Here is the example of the Zoom feature: with the query "Beatles," zooming in with Narrow Your Search returns "Beatles Lyrics," "Beatles History," "Beatles and Biographies" and "Beatles Wallpaper." Alternatively, by zooming out with Expand Your Search, suggestions include "Rolling Stones," "Led Zeppelin," "Beach Boys," "Woodstock," and even "1960's" to help users clarify what they are looking for. Meanwhile, Related Names is able to isolate "John Lennon," "Ringo Starr," "Paul McCartney" and "George Harrison" as relevant suggestions.

"Searchers don't want to spend time to formulate and enter involved search terms. As a result, queries are frequently short or ambiguous," said Daniel Read, vice president of product management at Ask Jeeves.

Web Answers extends Ask Jeeves' direct-answering abilities by mining unstructured data in real time.

The new capability increases relevance by finding answers hidden within regular Web pages.

"Web Answers allows Ask Jeeves to answer far more queries than would be possible using editors or structured databases," continued Read. "By mining unstructured Web data, we can tap the billions of pages in our index for answers."
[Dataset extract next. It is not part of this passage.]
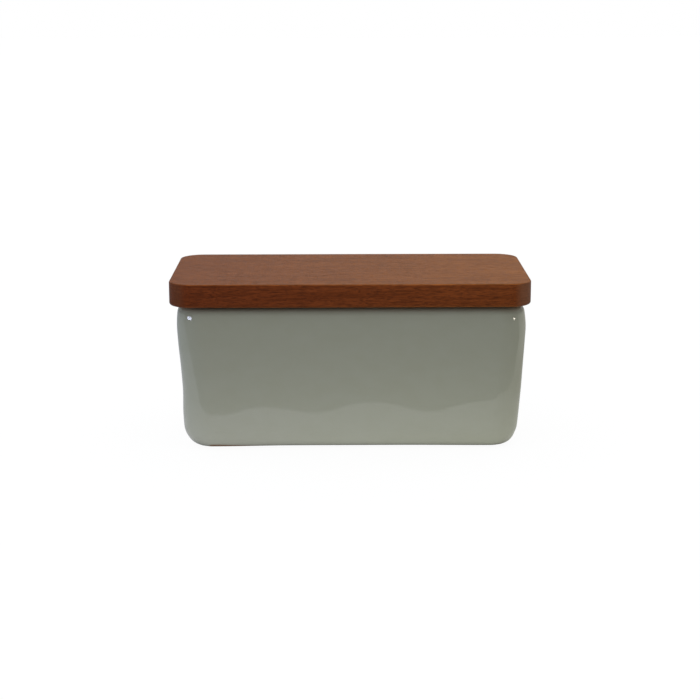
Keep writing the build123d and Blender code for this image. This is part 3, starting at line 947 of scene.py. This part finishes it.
studio = {
    "floorReach": 4.0,                       # metres each way
    # the white sheet on it: its front edge under the middle, the lines (X, slope) that bound it,
    # how far back they may run, and over what width the edge is soft
    "sheetFront": -83.8, "sheetEdges": ((0.0, -0.07), (98.3, 0.6), (-54.5, -0.15)),
    "sheetSides": 80.0, "sheetSoft": 2.4,
    # its tint from left to right, over this width
    # how brightly and in what colour the sheet is lit from left to right, over this width: painted light,
    # dimmer and bluer towards the left, dimmer towards the right
    "sheetLitAcross": ((0.0, "#ABB2BD"), (0.35, "#FAF9FE"), (0.5, "#FFFFFF"), (0.65, "#F9F9F4"),
                  (0.9, "#A5A29A"), (1.0, "#D6D3CB")),
    "sheetWidth": 400.0,
    "sheetLight": 0.9, "table": "#7C7C7C",   # how much light the sheet and the table throw back
    "sheetShine": 0.63,                      # and how bright the glaze mirrors the sheet
    # the share of that which is an even glow, for light and for gloss, and the glow's level
    "glowShare": 0.62, "shineShare": 0.35, "glowLevel": 1.5,
    "contact": (61.0, 23.0, 13.0),           # half sizes and reach of the shade round the foot
    "floorShare": 0.05,                      # how much of the white floor's tone is light on it
    # the sky for soft light: its level, more upwards, and more to the left in its lower half
    "skyLevel": 0.36, "skyUp": 1.22, "skyAcross": -0.17, "skyLeft": "#E8F0FF",
    # what gloss sees behind: its level, more upwards, and less to the sides
    "mirrorBack": 0.5, "mirrorUp": 0.6, "mirrorSides": -0.42,
    "darkFrom": 0.05, "darkTo": -0.15,       # the dark half of the room is in front
    "leftLamp": {"colour": "#DDE2FF", "from": (-67.2, -34.5, 58.2), "azimuth": -63.2, "height": -2.4,
                 "reach": 900.0, "size": (306, 49), "power": 0.65},
    "rightLamp": {"colour": "#FFF6E6", "from": (68.7, -33.7, 57.5), "azimuth": 70.7, "height": -1.6,
                  "reach": 500.0, "size": (80, 12), "power": 0.08},
}


def seenPlainly(add, rays):
    # 1 for what the camera sees by itself or through something clear
    return add("Math", {0: rays["Is Camera Ray"], 1: rays["Is Transmission Ray"]}, operation="MAXIMUM")


def onTheSheet(add, parts):
    # 1 on the white sheet, 0 on the table in front of it
    back = None
    for start, slope in studio["sheetEdges"]:
        edge = add("Math", {0: parts["X"], 1: slope, 2: -start * mm * slope}, operation="MULTIPLY_ADD")
        back = edge if back is None else add("Math", {0: edge, 1: back}, operation="MAXIMUM")
    back = add("Math", {0: back, 1: studio["sheetSides"] * mm}, operation="MINIMUM")
    behindEdge = add("Math", {0: parts["Y"], 1: back}, operation="SUBTRACT")
    front, soft = studio["sheetFront"] * mm, studio["sheetSoft"] * mm
    return add("MapRange", {
        "Value": behindEdge, "From Min": front - soft, "From Max": front + soft},
        interpolation_type="SMOOTHSTEP")


def glowRoundTheFoot(add, parts):
    # the floor's even glow, which fades out towards the foot
    halfX, halfY, reach = (each * mm for each in studio["contact"])
    apart = None
    for part, half in ((parts["X"], halfX), (parts["Y"], halfY)):
        away = add("Math", {0: part}, operation="ABSOLUTE")
        away = add("Math", {0: away, 1: half}, operation="SUBTRACT")
        apart = away if apart is None else add("Math", {0: away, 1: apart}, operation="MAXIMUM")
    return add("MapRange", {
        "Value": apart, "From Max": reach, "To Max": studio["glowLevel"]},
        interpolation_type="SMOOTHSTEP")


def sheetFinish():
    # matt white paper on a darker table: where it ends in front shows in the glaze
    made, add, place = startMaterial("matt white paper sweep")
    parts = add("SeparateXYZ", {"Vector": place}).outputs
    rays = add("LightPath").outputs
    glossy, seen = rays["Is Glossy Ray"], seenPlainly(add, rays)
    onSheet = onTheSheet(add, parts)
    half = studio["sheetWidth"] / 2 * mm
    across = add("MapRange", {"Value": parts["X"], "From Min": -half, "From Max": half})
    # painted light on the sheet: how brightly and in what colour it is lit from left to right
    tint = add("ValToRGB", {"Fac": across}, stops=studio["sheetLitAcross"])
    sheet = add("VectorMath", {0: tint, "Scale": studio["sheetLight"]}, operation="SCALE")
    thrown = add("Mix", {
        "Factor": onSheet, "A": linearColour(studio["table"]), "B": sheet}, data_type="RGBA")
    shine = add("Math", {0: onSheet, 1: studio["sheetShine"]}, operation="MULTIPLY")
    mirrored = add("VectorMath", {0: tint, "Scale": shine}, operation="SCALE")
    colour = add("Mix", {"Factor": glossy, "A": thrown, "B": mirrored}, data_type="RGBA")
    colour = add("Mix", {"Factor": seen, "A": colour, "B": (1, 1, 1, 1)}, data_type="RGBA")
    share = add("Mix", {"Factor": glossy, "A": studio["glowShare"], "B": studio["shineShare"]})
    share = add("Mix", {"Factor": seen, "A": share, "B": 1 - studio["floorShare"]})
    level = add("Mix", {"Factor": seen, "A": glowRoundTheFoot(add, parts), "B": 1.0})
    lit = add("BsdfDiffuse", {"Color": colour})
    glowing = add("Emission", {"Color": colour, "Strength": level})
    shader = add("MixShader", {0: share, 1: lit, 2: glowing})
    add("OutputMaterial", {"Surface": shader})
    return made


def floorSheet():
    work = bmesh.new()
    bmesh.ops.create_grid(work, x_segments=8, y_segments=8, size=studio["floorReach"])
    mesh = bpy.data.meshes.new("floor")
    work.to_mesh(mesh)
    work.free()
    mesh.materials.append(sheetFinish())
    looseObject("floor", mesh)


def surroundings():
    # soft light, strongest from above; gloss sees a pale room behind and a dark one in front
    world = bpy.data.worlds.new("studio")
    bpy.context.scene.world = world
    world.use_nodes = True
    world.cycles.sampling_method = "NONE"   # so that each kind of ray sees its own level
    world.node_tree.nodes.clear()
    add = partial(addNode, world.node_tree)
    way = add("TexCoord").outputs["Generated"]
    parts = add("SeparateXYZ", {"Vector": way}).outputs
    rays = add("LightPath").outputs
    seen = seenPlainly(add, rays)
    aside = add("Math", {0: parts["X"]}, operation="ABSOLUTE")
    low = add("Math", {0: 1.0, 1: parts["Z"]}, operation="SUBTRACT")
    lowSide = add("Math", {0: parts["X"], 1: low}, operation="MULTIPLY")
    sky, mirror = studio["skyLevel"], studio["mirrorBack"]
    for part, weight in ((parts["Z"], "skyUp"), (lowSide, "skyAcross")):
        sky = add("Math", {0: part, 1: studio[weight], 2: sky}, operation="MULTIPLY_ADD")
    for part, weight in ((parts["Z"], "mirrorUp"), (aside, "mirrorSides")):
        mirror = add("Math", {0: part, 1: studio[weight], 2: mirror}, operation="MULTIPLY_ADD")
    sky = add("Math", {0: sky, 1: 0.0}, operation="MAXIMUM")
    behind = add("MapRange", {
        "Value": parts["Y"], "From Min": studio["darkTo"], "From Max": studio["darkFrom"]})
    mirror = add("Math", {0: mirror, 1: behind}, operation="MULTIPLY")
    level = add("Mix", {"Factor": rays["Is Glossy Ray"], "A": sky, "B": mirror})
    level = add("Mix", {"Factor": seen, "A": level, "B": 1.0})
    leftwards = add("Math", {0: parts["X"], 1: -1.0}, operation="MULTIPLY", use_clamp=True)
    bluish = add("Math", {0: leftwards, 1: seen}, operation="SUBTRACT", use_clamp=True)
    colour = add("Mix", {
        "Factor": bluish, "A": (1, 1, 1, 1), "B": linearColour(studio["skyLeft"])}, data_type="RGBA")
    background = add("Background", {"Color": colour, "Strength": level})
    add("OutputWorld", {"Surface": background})


def cornerLamp(name, settings):
    # a small softbox that the glaze mirrors at one shoulder; azimuth runs from the front rightwards
    turn, rise = math.radians(settings["azimuth"]), math.radians(settings["height"])
    way = Vector((math.sin(turn) * math.cos(rise), -math.cos(turn) * math.cos(rise), math.sin(rise)))
    data = bpy.data.lights.new(name, "AREA")
    data.shape = "RECTANGLE"
    data.size, data.size_y = (side * mm for side in settings["size"])
    data.energy = settings["power"]
    data.color = linearColour(settings["colour"])[:3]
    lamp = looseObject(name, data)
    lamp.location = (Vector(settings["from"]) + way * settings["reach"]) * mm
    lamp.rotation_mode = "QUATERNION"
    lamp.rotation_quaternion = way.to_track_quat("Z", "Y")
    lamp.visible_camera = False


lens = {"sensor": 36.0, "length": 87.515, "distance": 749.5, "target": (0.115, 0.0, 36.56),
        "pitch": 12.836, "yaw": 0.419, "roll": -0.099}


def camera():
    # looks at its target from the front and a little above
    pitch, yaw, roll = (math.radians(lens[name]) for name in ("pitch", "yaw", "roll"))
    forward = Vector((math.cos(pitch) * math.sin(yaw), math.cos(pitch) * math.cos(yaw), -math.sin(pitch)))
    right = Vector((math.cos(yaw), -math.sin(yaw), 0))
    up = right.cross(forward)
    data = bpy.data.cameras.new("camera")
    data.sensor_width = lens["sensor"]
    data.lens = lens["length"]
    made = looseObject("camera", data)
    columns = (math.cos(roll) * right + math.sin(roll) * up,
               math.cos(roll) * up - math.sin(roll) * right, -forward)
    turn = Matrix(columns).transposed().to_4x4()
    place = (Vector(lens["target"]) - lens["distance"] * forward) * mm
    made.matrix_world = Matrix.Translation(place) @ turn
    bpy.context.scene.camera = made


floorSheet()
surroundings()
cornerLamp("left softbox", studio["leftLamp"])
cornerLamp("right softbox", studio["rightLamp"])
camera()
bpy.context.scene.view_settings.view_transform = "Standard"
print("studio made")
Web Answers is uniquely presented to the user as the top organic search result on the Ask Jeeves results page. The result is labeled as a "Web Answer."

In user testing, Ask Jeeves found that Web Answers improved the click-through rate on the top search result by over 200%.

Where is AskJeeves in the search engine market chart? Google has 36.4 percent of the U.S. search engine market compared to 5.5 percent for Ask Jeeves, according to the research firm Media Metrix. Yahoo Inc. (30.6 percent market share), Microsoft Corp.'s MSN (16.5 percent) and Time Warner Inc.'s AOL (8.9 percent) also beat Ask Jeeves.